Most recently, West has become a brand new dad. His baby girl was just days from making her arrival when West and I met up at The Lawrence in Midtown. West apologized for leaving his iPhone out and glancing at it regularly—“we’re expecting her any day now”—and ordered an after-workday Manhattan. He immediately second-guessed his classic drink selection, half joking as to how it would make him look: What kind of guy orders a Manhattan?
The Manhattan is a great drink. Well, next round I’ll get a Corpse Reviver 2.
You’re focused on Ontologic these days. Yes. Ontologic owns 100 percent of this company, ArtCloud [a web-based gallery management system]. We’re just in art galleries now but we’re about to expand into boutique retail. We’re going to turn it into a point-of-sale system.
What’s the connection there? A great shopkeeper is like a curator. Someone who can show what’s good, what’s quality—whatever it is, watches, paintings, pots. I think it’s harder for people to stay in business by doing that creation, but that’s what’s great about it. And I hope that this software will help people stay competitive. It’s going to integrate stores online, so their inventory will be indexed by Google. It’s a tool for these boutiques that won’t enslave them to giant online marketplaces like Amazon and Ebay.
That’s pretty cool. Technology is ruining the world. I admit I’m part of that.
You really feel that way? Definitely. Look at that table right there. Both of those dudes could be talking about what they’re most scared of right now, you know? Like, ‘What’s stressing you out buddy?’ But their both on their phones right now. Not talking to each other at all.
What are you up to when you’re not working? Playing a lot of chess. I’ve been trying to teach myself the structure of chess. I went to the library and got a book about openings. It’s absolutely beautiful, the cadence of good chess. The way the pieces support each other and what they’re there for.

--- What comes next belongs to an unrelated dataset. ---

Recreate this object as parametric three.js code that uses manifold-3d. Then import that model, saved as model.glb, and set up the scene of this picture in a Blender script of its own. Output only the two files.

Who do you play with? I play online, so with anyone. But I want to go down to Woodruff Park and try my luck with those guys. These guys sit there all day long, I see them on Saturdays.
Is it like pick-up basketball? What do you say, “I got next!”? Yeah you’ve gotta hustle in there.

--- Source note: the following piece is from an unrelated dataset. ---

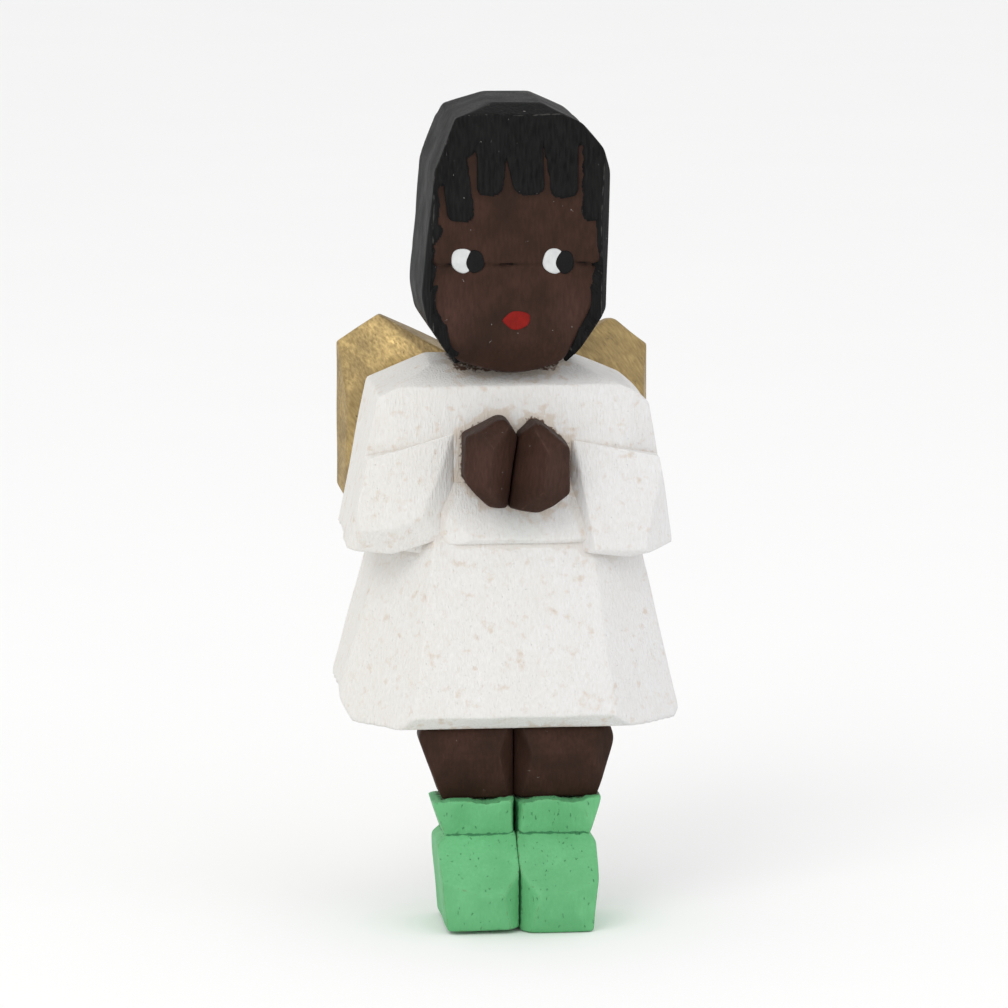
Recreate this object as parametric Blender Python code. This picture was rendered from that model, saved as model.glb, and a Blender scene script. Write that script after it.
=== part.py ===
"""Seated carved angel figurine, painted wood, made to sit on the edge of a shelf.

Frame: metres, +Z up, the figure faces -Y. The origin lies on the flat seat under the dress.
Left and right are as seen from the front: left is -X.

Every piece is carved the way a carver does it. It starts as a squared block, and each facet is one
straight knife cut that takes a corner or an edge off the block. Pieces that are glued together keep
a thin glue gap, so that each one stays its own solid.
"""

import math

import bmesh
import bpy
from mathutils import Matrix, Vector

MM = 0.001

# Fits
GLUE_GAP = 0.3 * MM
KERF = 0.3 * MM  # saw cut between the two legs, and between the two boots

# Dress: skirt, torso and sleeves
SKIRT_WIDTH = 30.4 * MM
SKIRT_MIDDLE = 0.1 * MM
SKIRT_FRONT = 12.0 * MM
SKIRT_BACK = 8.5 * MM
WAIST_HEIGHT = 15.5 * MM
HEM_DROP = 2.4 * MM  # the front hem hangs this far below the seat
SEAT_FRONT = 1.5 * MM
RISER_SLOPE = 2.7 * MM  # the shelf's worn edge clears this slope
TORSO_HEIGHT = 17.0 * MM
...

What else? We’ve been preparing for a baby girl.
A baby! How are you feeling? It’s not something to be scared about. I think a lot of people are afraid of babies, like ‘Oh my god, I don’t know what to do.’ Literally you have to put food in their mouths and keep them dry. And you have to love them.

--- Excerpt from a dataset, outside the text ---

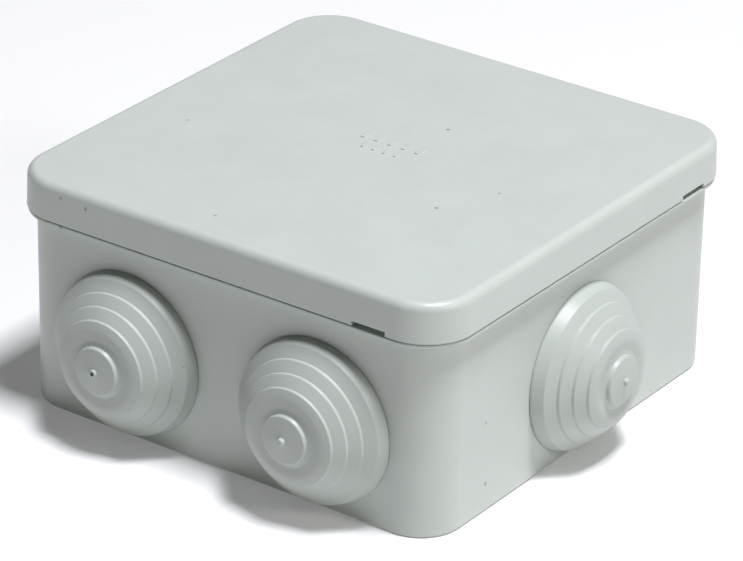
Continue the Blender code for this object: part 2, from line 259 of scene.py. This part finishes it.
def combine(target, operation, *shapes):
    """Joins shapes that don't touch each other to a piece (UNION), or cuts it with them (DIFFERENCE)."""
    other = add_object(target.name + "_tool", gathered(shapes))
    step = target.modifiers.new("combine", "BOOLEAN")
    step.operation = operation
    step.object = other
    step.solver = "EXACT"
    bake(target)
    bpy.data.objects.remove(other)


def shade(target, angle=35):
    """Smooth shading that stays crisp at sharp edges and keeps large flat faces flat."""
    target.data.shade_smooth()
    target.data.set_sharp_from_angle(angle=math.radians(angle))
    step = target.modifiers.new("normals", "WEIGHTED_NORMAL")
    step.keep_sharp = True
    step.weight = 50
    bake(target)


def finish_piece(piece, body, slot, material, *nodes):
    """Shades a piece, gives it its material, hangs it on the body that moves it, and hides the model's nodes
    that it stands for.
    """
    shade(piece)
    piece.data.materials.clear()
    piece.data.materials.append(material)
    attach(piece, body)
    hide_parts(*nodes)
    return piece


def axis_of(node):
    """Where the upright axis of a round node stands, as x and y."""
    low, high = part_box(node)
    return (low.x + high.x) / 2, (low.y + high.y) / 2


def quarter_boxes(low, high, bevel=0.0):
    """The box between two corners and its copies a quarter, a half and three quarters of a turn on."""
    for turn in range(4):
        bm = block(low, high, bevel)
        bmesh.ops.rotate(bm, verts=bm.verts, matrix=Matrix.Rotation(turn * math.pi / 2, 3, "Z"))
        yield bm


# ---------------------------------------------------------------- materials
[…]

Sounds like a good plan. I went to the fire department with my car, just to make sure I’d installed the car seat right.
What excites you about being a dad? Surprising her, taking her on wild trips. When you look back, were your parents really involved in your development and success?
They were pretty hands-on, but I had a lot of time by myself. I actually think that’s important for kids. And grown-ups. Also, I like how you’re asking the questions now. Do you think that because of technology, that our kids will be impacted in the future by not having opportunities for solitude?
I think that’s happening right now. So how do you try to protect that Zen space?
I walk around during the day. Yoga. I have “no screen” time. Okay, I’m the interviewer here. What about you? I got myself a burner, for family and close friends only.
Wait, like a for real, ‘The Wire’ burner? Yes. Every Sunday, it’s my strict rule, I try my best to have no screens. A lot of Saturdays, too. When I was a kid I always thought if I made $10 million, I’d be fine, I can do whatever I want in this world. Then I realized that real wealth is flexibility and freedom. If you can live a life where you can take a [leisurely] walk to a meeting, maybe you have two meetings a day—that’s like billionaire status.
So where are you on the spectrum now? What I’m now struggling with is, where is that line between financial wealth and freedom wealth? Where do those currencies align that’s right for my family? I’m making half what I did two years ago, but I’m so much happier.